This is a powerful way to detect subtle failures that a simple status code check would miss entirely.

Before we move on, it's worth summarizing the most common probe types you'll end up building. These modules form the foundation of any robust blackbox monitoring setup.

Essential Blackbox Exporter Probe Modules

Here’s a quick look at the modules we find ourselves using constantly. They cover everything from simple TCP handshakes to complex DNS lookups, giving you a solid toolkit for endpoint validation.

Getting comfortable with these four modules will allow you to monitor the vast majority of your infrastructure's external and internal endpoints effectively.

Proactive Certificate Expiry Monitoring

Unexpected SSL/TLS certificate expirations are one of the most common—and most embarrassing—causes of outages. They are also 100% preventable. The Blackbox Exporter gives you a metric that turns this operational headache into a routine, automated task: probe_ssl_earliest_cert_expiry.

This single metric exposes the expiration date of a TLS certificate as a Unix timestamp. All you need is a simple alert rule to get notified weeks in advance.

For any public-facing service, configuring an alert based on probe_ssl_earliest_cert_expiry is non-negotiable. It transforms certificate management from a reactive fire-drill into a proactive, scheduled task.
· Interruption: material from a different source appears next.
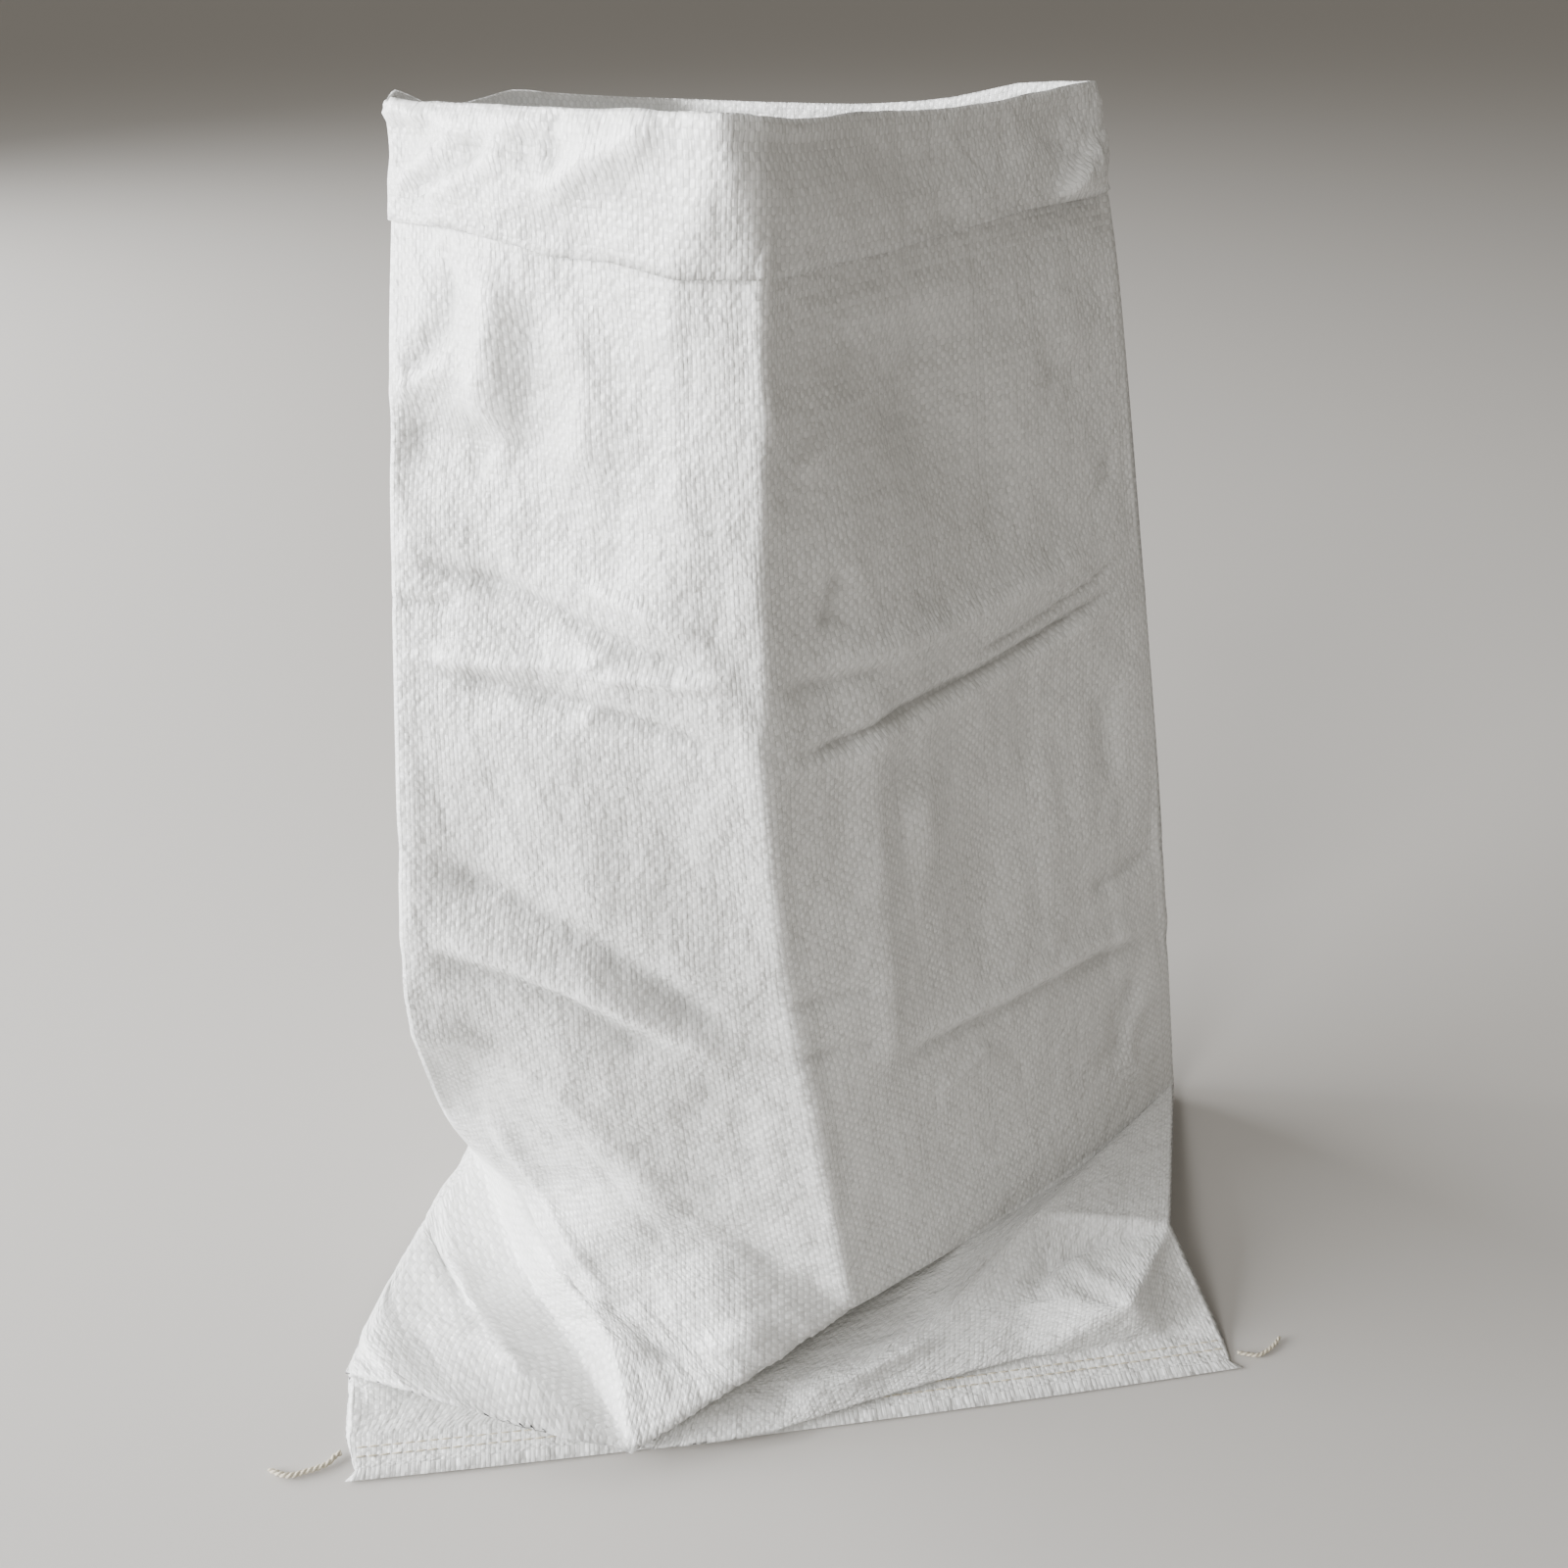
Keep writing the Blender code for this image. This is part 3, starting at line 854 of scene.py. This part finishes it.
def grid_normals(shape):
    """Unit vectors out of the side of the cloth that is seen: the cuff shows the inner side."""
    normal = unit(np.cross(np.gradient(shape, axis=1), round_tube(shape)))
    normal[:, GRID_DOWN < RIM_DOWN] *= -1
    return normal


# Small creases, dents and swellings, in millimetres: height out of the cloth, width of the slopes or
# of the first and the second side's, how steeply they end, and the line's places as across, down
MARKS = [
    # left face, upper creases
    (-5.4, (5.04, 6.48), 1.4, [(8, 286), (27, 285), (68, 288), (93, 295), (116, 301), (151, 310),
      (184, 315), (210, 319)]),
    (3.9, (4.32, 5.04), 1.4, [(119, 279), (152, 286), (180, 292), (194, 294)]),
    (-2.7, (2.88, 3.6), 1.5, [(1, 305), (31, 304), (43, 297)]),
    (4.9, (5.76, 3.6), 1.3, [(19, 335), (46, 333), (78, 330), (122, 324)]),
    (5.4, (4.32, 3.6), 1.3, [(125, 327), (150, 325), (173, 323), (195, 320), (212, 319)]),
    (3.9, 2.88, 1.4, [(121, 326), (128, 321), (140, 311)]),
    (-5.8, (5.04, 7.2), 1.4, [(29, 341), (77, 343), (119, 345), (154, 350), (182, 354), (212, 360)]),
    (3.2, (2.88, 3.6), 1.5, [(118, 356), (124, 350), (134, 343)]),
    (-7.1, 12.6, 1.8, [(4, 445), (20, 449), (43, 456), (79, 466), (115, 481), (148, 500),
      (179, 529), (201, 545)]),
    (6.4, 10.8, 1.8, [(3, 500), (30, 496), (66, 502), (90, 507), (124, 516), (166, 541), (207, 563)]),
    (-7.1, (10.8, 14.4), 1.8, [(5, 507), (24, 506), (66, 512), (100, 523), (131, 546), (164, 564)]),
    # left face, bright patch and dent under the cuff
    (8.8, (20, 16), 1.8, [(80, 128), (76, 150), (71, 168), (66, 187), (61, 211)]),
    (-3.0, (18, 12.6), 1.8, [(99, 134), (94, 166), (89, 198), (79, 232)]),
    (-4.5, (5.76, 6.48), 1.6, [(43, 129), (44, 148), (41, 161), (27, 173), (8, 190)]),
    (4.5, (4.32, 5.76), 1.5, [(2, 195), (27, 185), (49, 175)]),
    (-5.7, 18, 2.0, [(5, 215), (48, 218), (68, 229)]),
    (3.9, 14.4, 2.0, [(113, 141), (131, 184), (126, 230)]),
    (-2.6, 20, 2.0, [(154, 255), (131, 268), (107, 252), (82, 246)]),
    # cuff, left
    (4.2, (5.04, 5.76), 1.5, [(30, 50), (57, 50), (86, 51), (120, 54)]),
    (6.6, (12.6, 6.3), 1.4, [(191, 60), (175, 51), (154, 44), (133, 34), (112, 26), (103, 26)]),
    (5.5, (5.04, 6.48), 1.3, [(22, 13), (39, 16), (59, 26), (78, 35), (99, 45)]),
    (5.1, (4.32, 5.76), 1.3, [(6, 18), (18, 26), (29, 32), (48, 40)]),
    (2.8, 2.88, 1.5, [(44, 46), (64, 47), (80, 48)]),
    (-4.5, (5.76, 4.32), 1.5, [(12, 15), (38, 25), (61, 35), (78, 43)]),
    (-4.5, 5.76, 2.0, [(114, 47), (122, 44), (117, 37)]),
    (-2.8, 2.88, 1.5, [(115, 53), (123, 55), (128, 59)]),
    (5.0, (5.76, 4.32), 1.3, [(3, 61), (17, 57), (28, 53), (34, 51)]),
    # cuff, right corner
    (9.0, (3.6, 16.0), 1.3, [(540, 30), (519, 16), (494, 3)]),
    (-4.1, (3.6, 2.88), 1.3, [(531, 22), (520, 15)]),
    (-2.5, 2.88, 1.5, [(491, 37), (505, 33), (521, 34)]),
    (-2.5, 2.88, 1.5, [(496, 27), (508, 28), (522, 25)]),
    (-2.8, 12.6, 2.0, [(300, 49), (349, 39), (401, 39), (443, 26)]),
    (2.8, 18, 2.0, [(256, 33), (310, 25), (373, 24)]),
    # right face
    (-6.2, (4.8, 3.6), 1.6, [(232, 359), (262, 365), (285, 367), (306, 365), (361, 367), (394, 368),
      (448, 365), (497, 359), (538, 352)]),
    (3.0, (3.0, 12.0), 1.5, [(232, 367), (285, 375), (306, 373), (361, 375), (394, 376), (448, 373),
      (538, 362)]),
    (-3.8, 3.2, 1.6, [(380, 355), (420, 354), (449, 352), (497, 345), (538, 334)]),
    (5.6, 10.8, 1.8, [(246, 317), (286, 321), (315, 324), (364, 329), (417, 330), (472, 328),
      (521, 324)]),
    (-3.5, 5.04, 1.5, [(245, 324), (279, 331), (300, 333), (319, 335)]),
    (-5.0, (4, 18), 1.3, [(273, 304), (278, 287), (283, 276), (290, 270)]),
    (3.5, (3.6, 5.76), 1.3, [(264, 216), (275, 212), (287, 207), (299, 201)]),
    (4.3, (12, 18), 1.7, [(304, 309), (301, 387), (297, 447), (287, 532), (275, 623)]),
    (-9.8, 42, 2.0, [(341, 168), (375, 215), (414, 251), (460, 287)]),
    (-4.0, (9, 22), 1.6, [(473, 209), (510, 213)]),
    (-3.5, 3.6, 1.5, [(517, 276), (534, 273)]),
    (-3.1, (2.88, 3.6), 1.5, [(513, 286), (532, 284)]),
    (3.9, 12.6, 2.0, [(295, 147), (344, 150), (431, 153)]),
    (-2.8, 4.32, 1.6, [(224, 515), (256, 523), (287, 534)]),
    (-2.8, 4.32, 1.6, [(219, 553), (256, 564), (285, 574)]),
    (5.3, (10.8, 9), 1.7, [(288, 583), (332, 591), (410, 597), (478, 603), (549, 618)]),
    (-5.8, (8.1, 10.8), 1.5, [(282, 601), (364, 605), (418, 607), (476, 615), (546, 629)]),
    (2.8, (2.88, 3.6), 1.4, [(379, 577), (404, 574), (425, 573), (449, 574)]),
    (-4.5, 7.2, 1.7, [(473, 562), (514, 560), (547, 557)]),
    (3.4, (2.88, 3.6), 1.4, [(317, 643), (329, 635), (351, 629), (371, 625)]),
    (-3.6, (9, 14.4), 1.6, [(520, 640), (500, 671), (490, 712)]),
    (2.5, 5.76, 1.6, [(527, 658), (511, 682), (499, 714), (522, 750)]),
    (4.7, 14.4, 2.0, [(333, 410), (334, 466), (312, 511)]),
    (-2.8, 18, 2.0, [(386, 442), (386, 514), (354, 556)]),
    (2.3, 12.6, 2.0, [(441, 438), (445, 511), (425, 553)]),
    (-3.9, 10.8, 2.0, [(501, 419), (502, 490)]),
    # wide soft corner at the right of the front edge
    (7.0, (62, 90), 1.1, [(306, 300), (302, 387), (297, 447), (290, 532), (280, 623), (270, 690)]),
    # knee facet and lower left
    (4.5, (6.48, 5.04), 1.5, [(34, 643), (39, 691), (49, 735), (59, 761), (71, 775), (84, 799), (91, 828)]),
    (-5.0, 5.04, 1.6, [(25, 760), (42, 791), (63, 803), (79, 839)]),
    (-1.7, 5.76, 1.8, [(68, 600), (95, 658), (113, 706), (145, 747)]),
    (1.7, 5.76, 1.8, [(81, 591), (106, 622), (127, 657)]),
    (2.8, 7.2, 2.0, [(137, 836), (168, 798), (192, 771)]),
    (-2.8, 6.48, 2.0, [(117, 844), (144, 826), (163, 809)]),
    (3.9, 3.6, 1.4, [(5, 859), (15, 861), (30, 884), (54, 902), (70, 915)]),
    (-3.5, 3.6, 1.5, [(4, 872), (19, 886), (38, 893), (60, 907)]),
    (4.5, 2.88, 1.6, [(66, 911), (70, 914)]),
    (-3.4, 2.88, 1.6, [(65, 901), (68, 904)]),
    (3.9, 12.6, 2.0, [(7, 972), (11, 943), (14, 922)]),
    # flap on the floor and right corner
    (2.8, 3.0, 1.4, [(436, 874), (480, 903), (520, 930), (546, 948)]),
    (-3.2, 2.8, 1.5, [(432, 905), (484, 925), (520, 939), (546, 949)]),
    (-1.5, 5.76, 1.8, [(444, 925), (457, 949), (481, 980)]),
    (1.4, 5.76, 1.8, [(457, 926), (471, 949), (492, 975)]),
    (-4.0, 24, 2.0, [(377, 874), (409, 912), (430, 940)]),
    (3.4, 10.8, 2.0, [(293, 981), (326, 962), (360, 951)]),
]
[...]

Any HTTPS probe you configure will automatically expose this metric. Here's the PromQL alert rule we use to get a notification when any certificate is set to expire in less than 30 days:

# Alert if a certificate expires within 30 days
(probe_ssl_earliest_cert_expiry{job="blackbox-http"} - time()) / 86400 < 30

This one alert can save your team from a 3 AM incident call. We recommend setting up tiered alerts for 30, 14, and 7 days to escalate urgency as the date gets closer.

Essential Security Practices for the Exporter

Like any monitoring component, the Blackbox Exporter needs to be locked down. Since it has network access to probe both internal and external endpoints, security isn't optional.
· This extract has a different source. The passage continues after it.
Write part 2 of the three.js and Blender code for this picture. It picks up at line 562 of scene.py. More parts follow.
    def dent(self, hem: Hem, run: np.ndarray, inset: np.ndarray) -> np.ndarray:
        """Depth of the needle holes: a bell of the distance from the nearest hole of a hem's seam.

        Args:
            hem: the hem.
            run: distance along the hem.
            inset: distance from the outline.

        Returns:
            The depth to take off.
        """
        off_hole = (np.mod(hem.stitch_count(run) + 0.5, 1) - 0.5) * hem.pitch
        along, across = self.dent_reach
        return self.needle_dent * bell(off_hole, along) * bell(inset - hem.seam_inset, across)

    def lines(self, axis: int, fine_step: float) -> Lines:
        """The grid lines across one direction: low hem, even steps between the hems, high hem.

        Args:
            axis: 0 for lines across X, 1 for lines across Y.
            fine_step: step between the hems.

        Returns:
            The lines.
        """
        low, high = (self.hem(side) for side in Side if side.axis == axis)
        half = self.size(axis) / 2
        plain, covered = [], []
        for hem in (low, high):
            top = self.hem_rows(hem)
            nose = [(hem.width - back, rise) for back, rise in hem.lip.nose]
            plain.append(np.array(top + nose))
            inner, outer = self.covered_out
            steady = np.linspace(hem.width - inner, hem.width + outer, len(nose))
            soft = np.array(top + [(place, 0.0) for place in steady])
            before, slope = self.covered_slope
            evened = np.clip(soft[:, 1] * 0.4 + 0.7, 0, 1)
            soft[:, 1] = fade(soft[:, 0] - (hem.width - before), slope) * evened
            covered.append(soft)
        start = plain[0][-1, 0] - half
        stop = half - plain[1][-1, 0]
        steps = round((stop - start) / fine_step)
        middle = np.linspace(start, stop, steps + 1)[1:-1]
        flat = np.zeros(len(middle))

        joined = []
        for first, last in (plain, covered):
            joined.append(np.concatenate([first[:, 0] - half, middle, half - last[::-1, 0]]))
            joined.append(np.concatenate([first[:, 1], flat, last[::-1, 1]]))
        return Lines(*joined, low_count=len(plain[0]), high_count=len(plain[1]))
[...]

The first rule is to run the exporter with the lowest possible privileges. If you're using systemd to manage the process, this is as simple as setting the User and Group to a non-privileged account like nobody.

Inside a Kubernetes cluster, the approach is different. You should always enforce a NetworkPolicy to restrict who can talk to the exporter. This ensures that only Prometheus—and authorized admins—can hit the /probe endpoint.
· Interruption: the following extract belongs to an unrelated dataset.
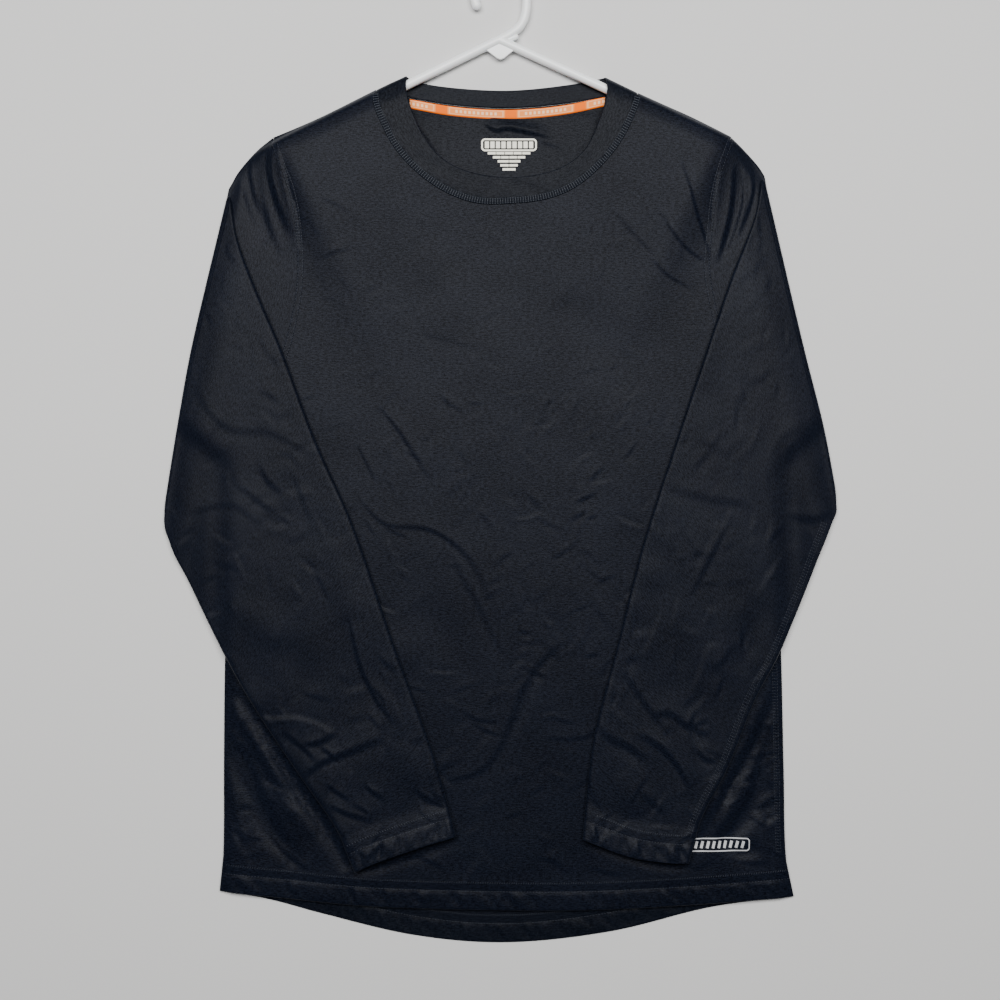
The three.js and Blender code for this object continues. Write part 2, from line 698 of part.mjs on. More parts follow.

Here is a basic NetworkPolicy that does exactly that:

# kubernetes-network-policy.yaml
apiVersion: networking.k8s.io/v1
kind: NetworkPolicy
metadata:
  name: blackbox-exporter-access
  namespace: monitoring
spec:
  podSelector:
    matchLabels:
      app.kubernetes.io/name: blackbox-exporter
  policyTypes:
  - Ingress
  ingress:
  - from:
    - namespaceSelector:
        matchLabels:
          # Built-in label available on all namespaces in Kubernetes 1.22+
          kubernetes.io/metadata.name: monitoring
      podSelector:
        matchLabels:
          # Your Prometheus pod label
          app.kubernetes.io/name: prometheus
    ports:
    - protocol: TCP
      port: 9115

This YAML ensures only pods labeled as prometheus inside the monitoring namespace can connect to the exporter on port 9115. It effectively firewalls the exporter from any other workload in the cluster, dramatically reducing its attack surface.

Static configurations are a great starting point for learning, but they don't survive contact with reality in a dynamic environment like Kubernetes. As services are created, updated, and destroyed, manually curating a list of monitoring targets becomes a full-time job and a huge operational bottleneck. This is where we stop doing things by hand and bring the Prometheus Blackbox Exporter into a modern, GitOps-friendly workflow with the Prometheus Operator.

The goal is a completely automated, hands-off setup. When a new service gets deployed, you simply add a label to its manifest. That’s it. Prometheus automatically discovers it and starts probing it through the Blackbox Exporter. This isn't just a convenience; it's the foundation of a real cloud-native monitoring strategy.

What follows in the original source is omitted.